▸ **TASK**
Could you give the data below again, exactly and completely?

◇ ◇ ◇ ◇

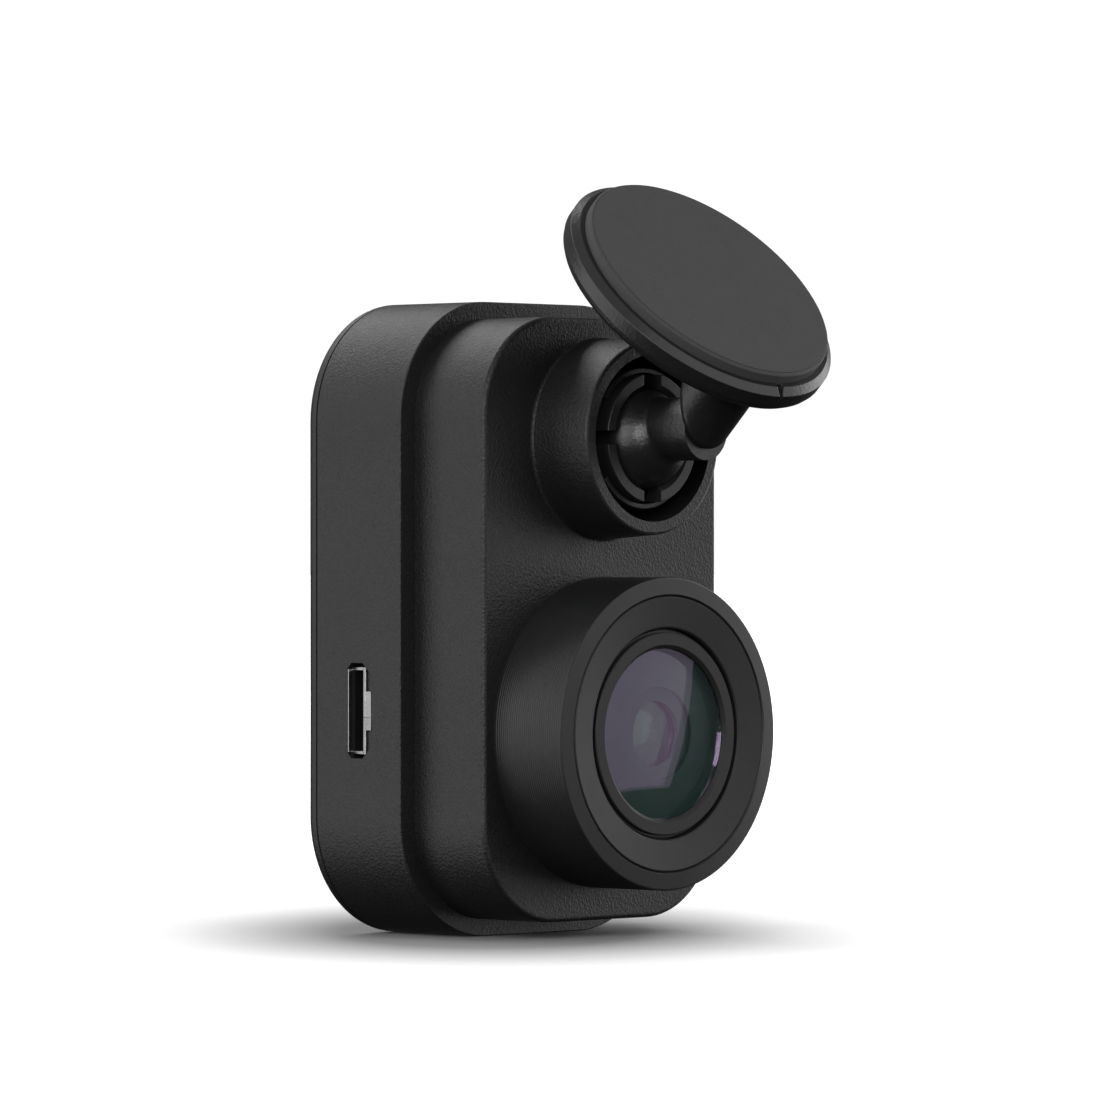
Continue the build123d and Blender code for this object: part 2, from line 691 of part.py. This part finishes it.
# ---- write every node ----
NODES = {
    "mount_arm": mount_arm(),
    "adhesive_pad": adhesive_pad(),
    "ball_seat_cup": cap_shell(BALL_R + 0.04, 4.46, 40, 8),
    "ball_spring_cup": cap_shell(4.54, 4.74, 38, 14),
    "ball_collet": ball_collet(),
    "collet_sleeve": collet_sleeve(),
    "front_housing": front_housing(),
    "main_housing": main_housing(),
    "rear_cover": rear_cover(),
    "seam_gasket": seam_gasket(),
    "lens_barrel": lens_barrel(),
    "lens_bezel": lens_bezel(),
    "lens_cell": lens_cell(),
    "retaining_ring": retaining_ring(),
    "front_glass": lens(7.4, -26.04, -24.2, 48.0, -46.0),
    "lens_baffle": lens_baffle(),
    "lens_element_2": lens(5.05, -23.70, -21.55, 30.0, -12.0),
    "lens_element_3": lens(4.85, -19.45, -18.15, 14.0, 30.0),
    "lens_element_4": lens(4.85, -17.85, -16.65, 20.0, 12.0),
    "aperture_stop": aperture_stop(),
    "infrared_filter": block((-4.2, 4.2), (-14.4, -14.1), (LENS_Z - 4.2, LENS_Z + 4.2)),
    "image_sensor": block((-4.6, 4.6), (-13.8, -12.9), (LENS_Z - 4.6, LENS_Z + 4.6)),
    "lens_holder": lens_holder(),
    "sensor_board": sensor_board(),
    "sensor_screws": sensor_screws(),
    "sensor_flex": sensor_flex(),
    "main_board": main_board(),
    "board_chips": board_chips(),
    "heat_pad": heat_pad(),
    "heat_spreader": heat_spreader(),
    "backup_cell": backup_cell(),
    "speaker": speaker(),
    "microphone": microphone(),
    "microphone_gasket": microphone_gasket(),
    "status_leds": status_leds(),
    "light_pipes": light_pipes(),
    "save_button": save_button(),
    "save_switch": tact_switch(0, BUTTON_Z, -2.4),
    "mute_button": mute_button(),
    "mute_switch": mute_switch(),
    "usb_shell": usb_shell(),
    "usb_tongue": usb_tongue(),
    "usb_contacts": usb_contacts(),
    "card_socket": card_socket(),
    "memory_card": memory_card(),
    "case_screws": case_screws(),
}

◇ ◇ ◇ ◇

▸ **RESULT**
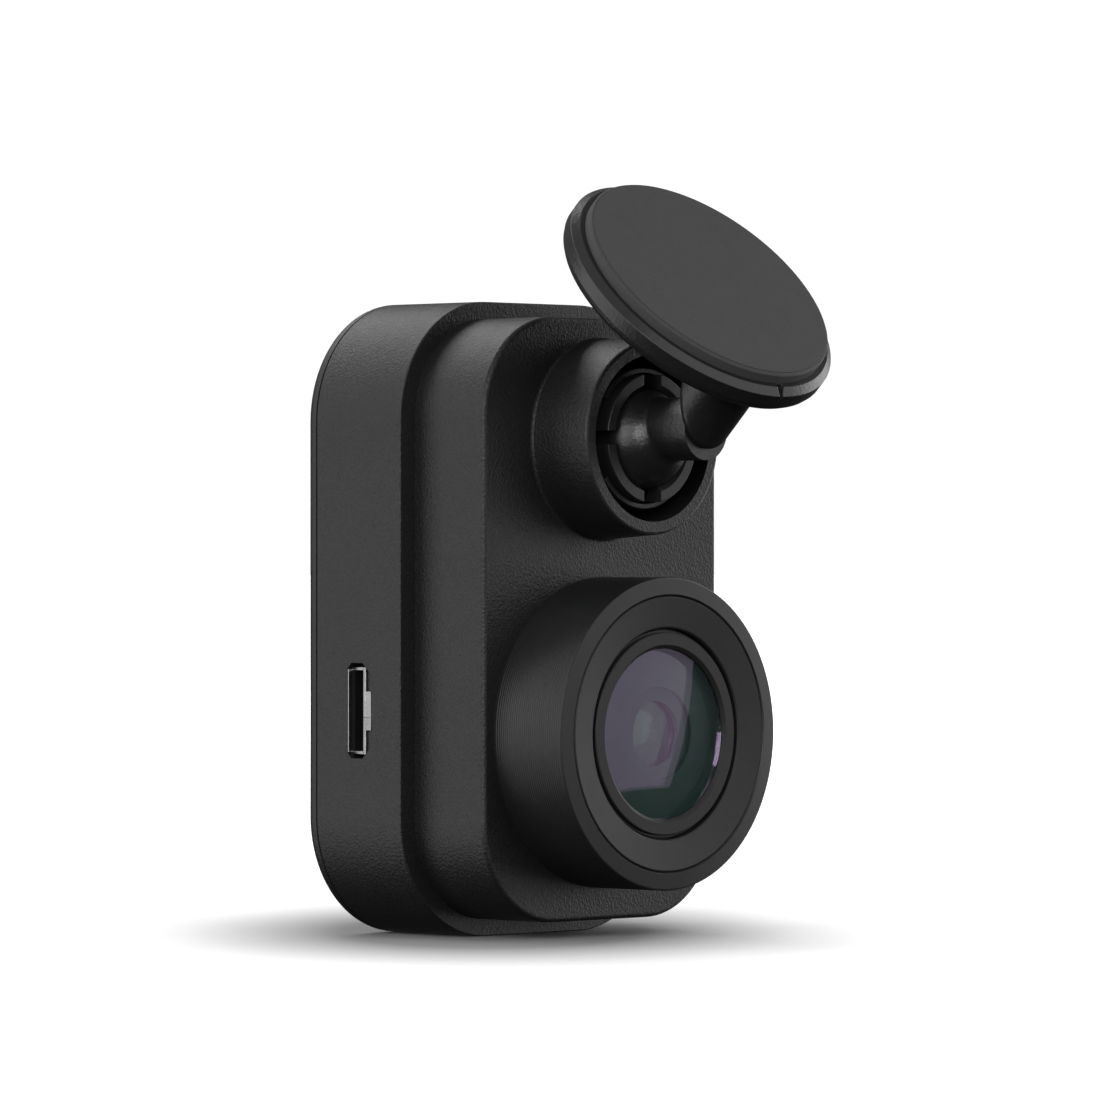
Continue the build123d and Blender code for this object: part 2, from line 691 of part.py. This part finishes it.
# ---- write every node ----
NODES = {
    "mount_arm": mount_arm(),
    "adhesive_pad": adhesive_pad(),
    "ball_seat_cup": cap_shell(BALL_R + 0.04, 4.46, 40, 8),
    "ball_spring_cup": cap_shell(4.54, 4.74, 38, 14),
    "ball_collet": ball_collet(),
    "collet_sleeve": collet_sleeve(),
    "front_housing": front_housing(),
    "main_housing": main_housing(),
    "rear_cover": rear_cover(),
    "seam_gasket": seam_gasket(),
    "lens_barrel": lens_barrel(),
    "lens_bezel": lens_bezel(),
    "lens_cell": lens_cell(),
    "retaining_ring": retaining_ring(),
    "front_glass": lens(7.4, -26.04, -24.2, 48.0, -46.0),
    "lens_baffle": lens_baffle(),
    "lens_element_2": lens(5.05, -23.70, -21.55, 30.0, -12.0),
    "lens_element_3": lens(4.85, -19.45, -18.15, 14.0, 30.0),
    "lens_element_4": lens(4.85, -17.85, -16.65, 20.0, 12.0),
    "aperture_stop": aperture_stop(),
    "infrared_filter": block((-4.2, 4.2), (-14.4, -14.1), (LENS_Z - 4.2, LENS_Z + 4.2)),
    "image_sensor": block((-4.6, 4.6), (-13.8, -12.9), (LENS_Z - 4.6, LENS_Z + 4.6)),
    "lens_holder": lens_holder(),
    "sensor_board": sensor_board(),
    "sensor_screws": sensor_screws(),
    "sensor_flex": sensor_flex(),
    "main_board": main_board(),
    "board_chips": board_chips(),
    "heat_pad": heat_pad(),
    "heat_spreader": heat_spreader(),
    "backup_cell": backup_cell(),
    "speaker": speaker(),
    "microphone": microphone(),
    "microphone_gasket": microphone_gasket(),
    "status_leds": status_leds(),
    "light_pipes": light_pipes(),
    "save_button": save_button(),
    "save_switch": tact_switch(0, BUTTON_Z, -2.4),
    "mute_button": mute_button(),
    "mute_switch": mute_switch(),
    "usb_shell": usb_shell(),
    "usb_tongue": usb_tongue(),
    "usb_contacts": usb_contacts(),
    "card_socket": card_socket(),
    "memory_card": memory_card(),
    "case_screws": case_screws(),
}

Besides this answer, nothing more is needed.